Extending Git: add a custom command

Stu is the guy sitting next to me in the office, and besides being a top notch developer is also our release manager, that is, the one that takes care of the whole process of releasing a new version of our website every week.

I don’t recall the exact question he asked me first hour in the morning today, but it involved extending Git to make the releasing process a little bit easier. It is actually a very easy to do, so keep reading.

Let’s define a release workflow before going deep into subject. What we would like to have is a new command called validate that will push the master branch and delete a remote one, passed as a parameter. It will be executed after rebasing the target branch against master, so the idea is to go from

git checkout master
git merge target_branch
git push origin master
git push origin :target_branch


git checkout master
git validate target_branch

It might not seem like a big improvement, but when you are doing that all the time, believe me it is.

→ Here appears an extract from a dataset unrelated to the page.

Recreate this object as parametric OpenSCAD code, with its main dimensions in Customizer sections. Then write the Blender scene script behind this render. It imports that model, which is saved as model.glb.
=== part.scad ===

Basically, the only thing that needs to be done is to write a shell script named accordingly. Yeah, that’s it, I was as surprised as you probably are.

The rule is simple, if you want to create a validate command, the script will be called git-validate and must be placed in one of the folders present in your PATH.

Make sure that you give execution permissions to the script!


test -z $branch && echo "branch required." 1>&2 && exit 1

git checkout master
git merge $branch
git push origin master
git push origin :$branch

You are not limited to shell scripting when it comes to defining your own git commands. Actually, you can use a more powerful language (such as Ruby) if you want, therefore being only limited only by your imagination and coding skills.